## begin Data lines
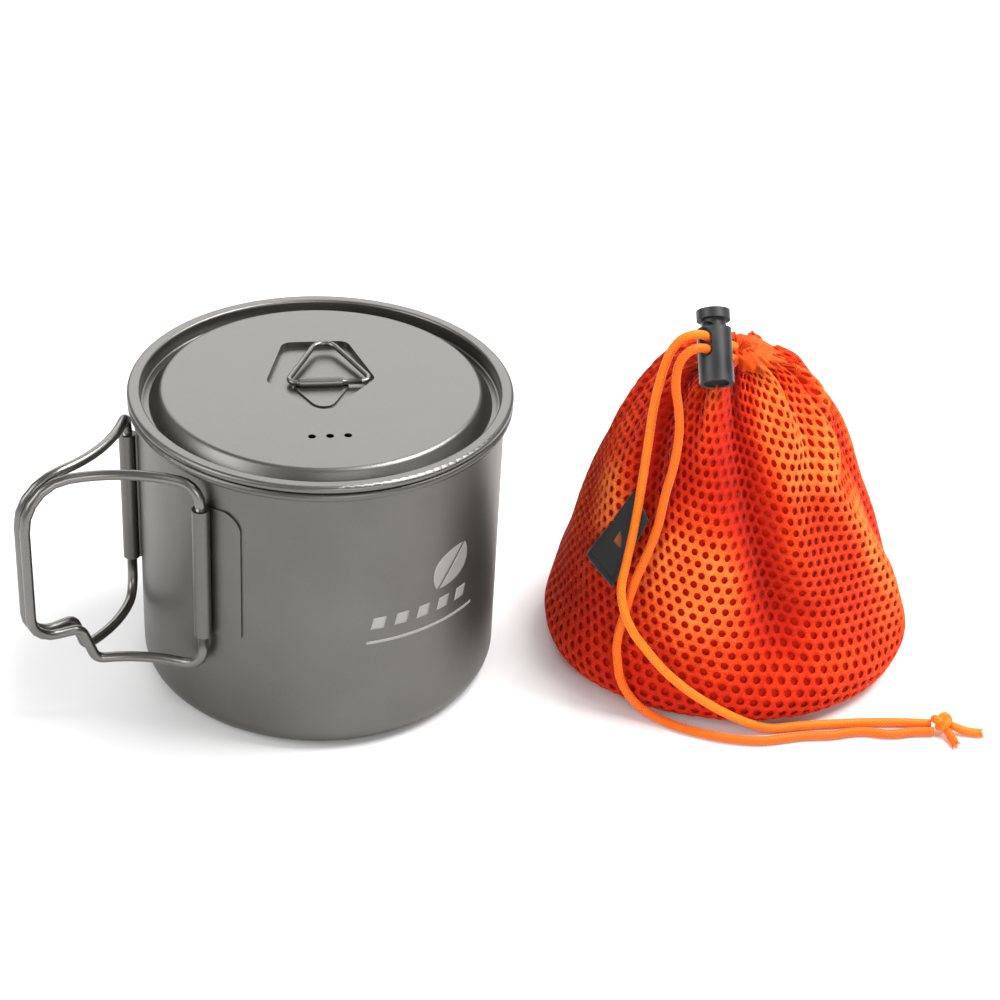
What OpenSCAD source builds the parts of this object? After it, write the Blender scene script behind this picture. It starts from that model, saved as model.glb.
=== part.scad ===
// Titanium camping pot with a lid, two folding wire handles and a mesh drawstring bag.
// Origin: centre of the pot's base, on the surface it stands on. +Z is up.

/* [Pot] */
// Outer diameter of the pot's wall
pot_d = 95; // [90:0.5:100]
// Height of the pot, up to the top of its rolled rim
pot_h = 80; // [76:0.5:84]
// Thickness of the sheet
sheet_t = 0.5; // [0.3:0.1:0.6]
// Radius of the bend between base and wall
base_r = 6; // [4:0.5:9]
// Diameter of the rolled rim
rim_d = 2.4; // [2:0.1:2.6]

/* [Lid] */
// Diameter of the raised flat centre
plateau_d = 82; // [76:1:84]
// Depth of the round channel inside the lid's rim
channel_depth = 4.2; // [3:0.1:5]
// Diameter of the lid's rolled edge
lid_bead_d = 2; // [1.6:0.1:2.1]
// Gap between the lid's skirt and the pot's wall
lid_gap = 0.3; // [0.2:0.1:0.6]
// How far the lid is turned on the pot, in degrees
lid_turn = 5; // [0:1:30]
// Diameter of each steam hole
vent_d = 2; // [1.5:0.1:3]
// Distance from one steam hole to the next
vent_pitch = 4.5; // [3.5:0.5:6]
// Distance of the steam holes from the lid's centre
vent_reach = 25.5; // [22:0.5:32]

/* [Lid ring] */
// Diameter of the ring's wire
ring_wire_d = 1.5; // [1.2:0.1:1.8]
// Width of the ring along its hinge
ring_w = 20.4; // [20:0.2:22]
// Reach of the ring from its hinge
ring_reach = 22; // [18:0.5:24]
// Length of the rolled strap that holds the ring
strap_l = 11; // [8:0.5:11.5]
// Depth of the pressed hollow under the ring
hollow_depth = 1.5; // [1:0.1:2]

/* [Handles] */
// Diameter of the handle wire
wire_d = 2.7; // [2.4:0.1:3]
// Distance of each hinge from the pot's axis
hinge_r = 50; // [49.8:0.1:51]
// Angle of each hinge from the middle of the handle pair
hinge_half = 24.2; // [22:0.2:28]
// Direction of the handle pair, in degrees from +X
handle_turn = 210; // [180:1:240]
// Angle of the open handle from the line through its hinge
handle_open = 83.4; // [80:0.2:83.6]
// Height of the handle's top bar
top_bar_z = 76.4; // [74:0.1:76.6]
// Height of the ledge at the lower outer corner
ledge_z = 31.3; // [29:0.1:33]
// Height of the handle's bottom bar
bottom_bar_z = 21.3; // [18:0.1:23]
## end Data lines
- **Written exercise**
Can you reproduce all the material exactly?

- **Result of the exercise**
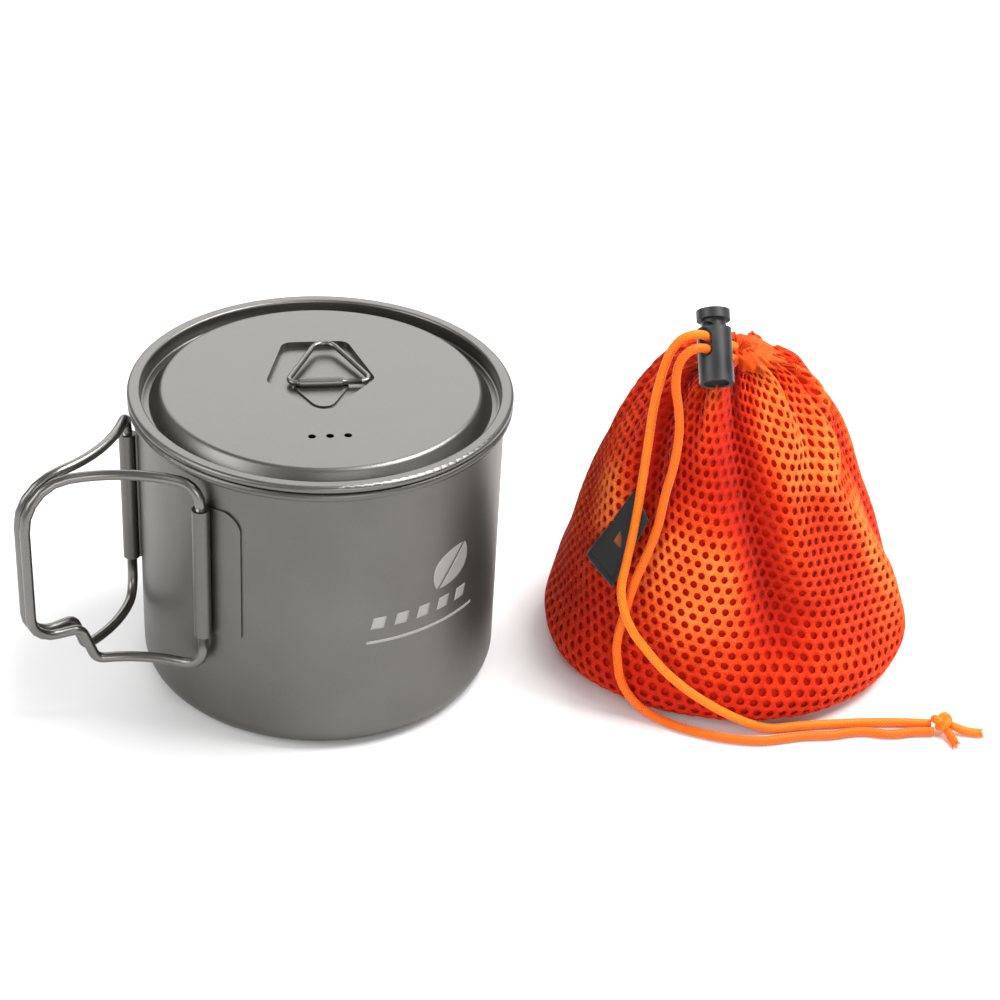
What OpenSCAD source builds the parts of this object? After it, write the Blender scene script behind this picture. It starts from that model, saved as model.glb.
=== part.scad ===
// Titanium camping pot with a lid, two folding wire handles and a mesh drawstring bag.
// Origin: centre of the pot's base, on the surface it stands on. +Z is up.

/* [Pot] */
// Outer diameter of the pot's wall
pot_d = 95; // [90:0.5:100]
// Height of the pot, up to the top of its rolled rim
pot_h = 80; // [76:0.5:84]
// Thickness of the sheet
sheet_t = 0.5; // [0.3:0.1:0.6]
// Radius of the bend between base and wall
base_r = 6; // [4:0.5:9]
// Diameter of the rolled rim
rim_d = 2.4; // [2:0.1:2.6]

/* [Lid] */
// Diameter of the raised flat centre
plateau_d = 82; // [76:1:84]
// Depth of the round channel inside the lid's rim
channel_depth = 4.2; // [3:0.1:5]
// Diameter of the lid's rolled edge
lid_bead_d = 2; // [1.6:0.1:2.1]
// Gap between the lid's skirt and the pot's wall
lid_gap = 0.3; // [0.2:0.1:0.6]
// How far the lid is turned on the pot, in degrees
lid_turn = 5; // [0:1:30]
// Diameter of each steam hole
vent_d = 2; // [1.5:0.1:3]
// Distance from one steam hole to the next
vent_pitch = 4.5; // [3.5:0.5:6]
// Distance of the steam holes from the lid's centre
vent_reach = 25.5; // [22:0.5:32]

/* [Lid ring] */
// Diameter of the ring's wire
ring_wire_d = 1.5; // [1.2:0.1:1.8]
// Width of the ring along its hinge
ring_w = 20.4; // [20:0.2:22]
// Reach of the ring from its hinge
ring_reach = 22; // [18:0.5:24]
// Length of the rolled strap that holds the ring
strap_l = 11; // [8:0.5:11.5]
// Depth of the pressed hollow under the ring
hollow_depth = 1.5; // [1:0.1:2]

/* [Handles] */
// Diameter of the handle wire
wire_d = 2.7; // [2.4:0.1:3]
// Distance of each hinge from the pot's axis
hinge_r = 50; // [49.8:0.1:51]
// Angle of each hinge from the middle of the handle pair
hinge_half = 24.2; // [22:0.2:28]
// Direction of the handle pair, in degrees from +X
handle_turn = 210; // [180:1:240]
// Angle of the open handle from the line through its hinge
handle_open = 83.4; // [80:0.2:83.6]
// Height of the handle's top bar
top_bar_z = 76.4; // [74:0.1:76.6]
// Height of the ledge at the lower outer corner
ledge_z = 31.3; // [29:0.1:33]
// Height of the handle's bottom bar
bottom_bar_z = 21.3; // [18:0.1:23]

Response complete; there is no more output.